Well, a group of early Christians from Turkey, called the Cappadocian Fathers, suggested that perhaps the best way to think about God as Trinity was to think of God as a circular dance of love. Think of a dance, they said, where three dancers join hands and move in a circle, stepping faster and faster as the music speeds up. Eventually, those watching from the sidelines, can no longer see individual dancers, only the moving energy of the whole circle. Searching for a metaphor to describe God’s nature and activity, the Eastern theologians looked at this kind of dance and said, “That’s what the Trinity is like.”
And ever since then, Christians have used this image of dance as a way of picturing the Holy Trinity. One of them was author CS Lewis, who said that, ‘[God is] a dynamic, pulsating activity, a life, a kind of dance.’ Lewis even suggests that the calling of each of us, the task and privilege and joy of every Christian is to enter into that divine dance, for in doing so we join with the Source of love and life itself; we become immersed with joy, grace and peace.

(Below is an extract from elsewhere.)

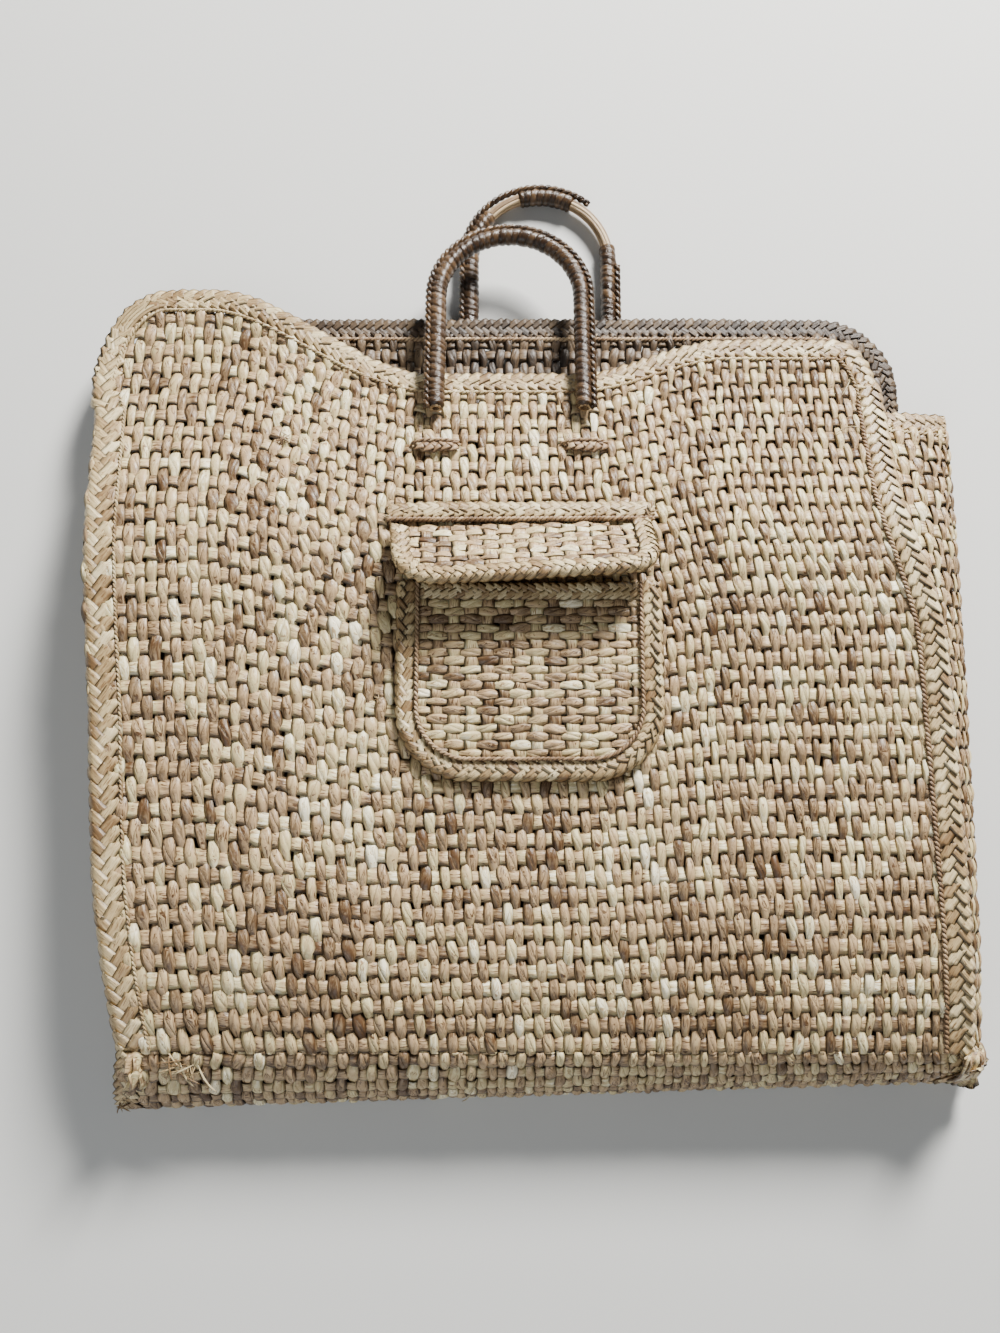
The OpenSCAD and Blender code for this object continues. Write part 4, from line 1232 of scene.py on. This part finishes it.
# Long frayed straws: where each starts across the base, its start and end down the round, its lean
FRAYS = [(-178.0, 0.22, 0.08, 18.0), (-168.0, 0.08, 0.32, 9.0), (-158.0, 0.10, 0.40, 12.0),
         (-3.0, 0.30, 0.72, -8.0)]
loose = Strands()
tuft(loose, np.array([-124.0, 451.0, back_z(451.0) + MAT_T + 3.0]), 9, 6, 251)
tuft(loose, base_skin(-172.0, 0.09, 1.0), 14, 12, 261, 0.8, 1.6)
tuft(loose, base_skin(-161.0, 0.18, 1.0), 13, 10, 281, 0.8, 1.6)
tuft(loose, base_skin(-199.0, 0.62, 1.2), 9, 8, 301, 0.7, 1.6)
for k, (x, start, end, lean) in enumerate(FRAYS):
    shares = np.linspace(start, end, 4)
    outs = (1.0, 3.4, 3.8, 2.6)
    points = [base_skin(x + lean * i / 3, shares[i], outs[i]) for i in range(4)]
    straw(loose, points, 1.2, 0.25, 321 + k, 0.85)
loose.build("base_loose_straw", plaited, "shell", "woven_straw")

# ---- Floor, light and camera ----


def plain_material(name, colour, roughness):
    material = bpy.data.materials.new(name)
    material.use_nodes = True
    shader = material.node_tree.nodes["Principled BSDF"]
    shader.inputs["Base Color"].default_value = colour
    shader.inputs["Roughness"].default_value = roughness
    return material


bpy.ops.mesh.primitive_plane_add(size=8, location=(0, 0, -0.0005))
floor = bpy.context.object
floor.name = "floor"
floor.data.materials.append(plain_material("pale_floor", (0.62, 0.62, 0.60, 1), 0.9))


def area_light(name, place, target, size, power, colour):
    data = bpy.data.lights.new(name, "AREA")
    data.shape = "SQUARE"
    data.size = size
    data.energy = power
    data.color = colour
    light = bpy.data.objects.new(name, data)
    light.location = place
    way = np.array(target) - np.array(place)
    light.rotation_euler = Vector(way).to_track_quat("-Z", "Y").to_euler()
    bpy.context.scene.collection.objects.link(light)


area_light("window", (0.9, 1.75, 1.2), (0, 0, 0.03), 0.6, 225, (1.0, 0.985, 0.955))
area_light("room", (-0.7, -1.5, 1.4), (0, -0.1, 0.03), 1.6, 20, (0.94, 0.97, 1.0))
world = bpy.data.worlds.new("studio")
world.use_nodes = True
world.node_tree.nodes["Background"].inputs["Color"].default_value = (0.80, 0.83, 0.86, 1)
world.node_tree.nodes["Background"].inputs["Strength"].default_value = 0.16
bpy.context.scene.world = world

CAMERA_TILT = 9.0
camera_data = bpy.data.cameras.new("camera")
camera_data.sensor_fit = "HORIZONTAL"
camera_data.sensor_width = 36
camera_data.lens = 37.8
camera = bpy.data.objects.new("camera", camera_data)
camera.location = (-0.0125, -0.137, 0.660)
camera.rotation_euler = (math.radians(CAMERA_TILT), 0, 0)
bpy.context.scene.collection.objects.link(camera)
bpy.context.scene.camera = camera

Well, today, we are blessed to have the opportunity to observe and participate in such beautiful dancing by our sisters from Madagascar who bring with them a message about the divine dance of love.
Reading: Lion Storyteller Bible: Goodbye At Last
“So off the friends went, down the hill – and into the whole world, to tell the story of Jesus.” Jesus told his friends to share the good news of God’s love to the whole world – whether just down the road or the other side of the world. Well, to the early church Wales would have seemed liked the edge of the world! It felt similarly to this boy from Bromley! Today of course, we take for granted how easy it is for us to pop on a plane, fall asleep and wake up on the other side of the world yet up until very recently, such a journey would have taken months to complete. This was definitely true of two men named David Jones and Thomas Bevan.
You see, in 1816, the London Missionary Society decided to send missionaries to Madagascar.
David and Thomas were both from Ceredigion and both were training to become ministers when they volunteered themselves to be tell the story of Jesus in other lands and in February 1818 they began the long and dangerous trip to Madagascar, arriving there almost 5 months after they set off!
In July 1818 they made their home in Toamasina on the East coast of the island and soon brought their wives and children over. They shared with their new friends the story of Jesus and the truth of God’s eternal, extravagant love as they pointed out where God was already at work in their lives. Whilst many of the locals welcomed their new Welsh friends, Thomas, David and their families soon discovered that life in Madagascar was not always easy and in 1819, David’s wife and Thomas and all his family were to die from malaria.
Of course, the story didn’t end there…the story of the life of Jesus, the love of God, the work of the Spirit was still shared with the people of Madagascar and no illness, no persecution even, could put out the light that had been seen. Today, that light shines bright as the Church in Madagascar is involved with education and community projects, peace building and campaigns for justice.
Earlier this morning we spoke of the circlular dance of the Trinity, well there’s a circular dance in the Madgascan – Welsh link as now, many people are still called and sent to share the story of Jesus in other lands…but the direction of travel is not simply from Wales to Madagascar; but from Madagascar back to Wales…as we see with Miara…who along with his wife Rebecca and their children, Hannah and Seren, are shining as a light on a hill in Penrhys.
And each of us are called to do the same! For most of us this won’t mean packing up our bags and getting on a plane to some far-flung location…yet all of us are called to be missionaries – to be gospelers, disciples, sharers of God’s story and song wherever we live or work or play. God encourages us to reflect the light of Christ in those neglected nooks and shadowy streets of our communities and lives; so to reveal God’s colour and love and melody! All of which feels like the cue for another dance…
Blessing
So like the missionaries Thomas and David, Miara and Rebecca, let’s go sing of God’s love wherever God sends us.
Like King David and the prophet Miriam, let’s rumba with righteousness, gyrate with joy and hornpipe with hope.
And like the wonderful dancers, singers and music makers of Ny Ako, let’s jump up and join in with the rhythm of God,
the composer of the cosmos, the Lord of the dance, the symphonic Spirit. Glory be to God! Amen.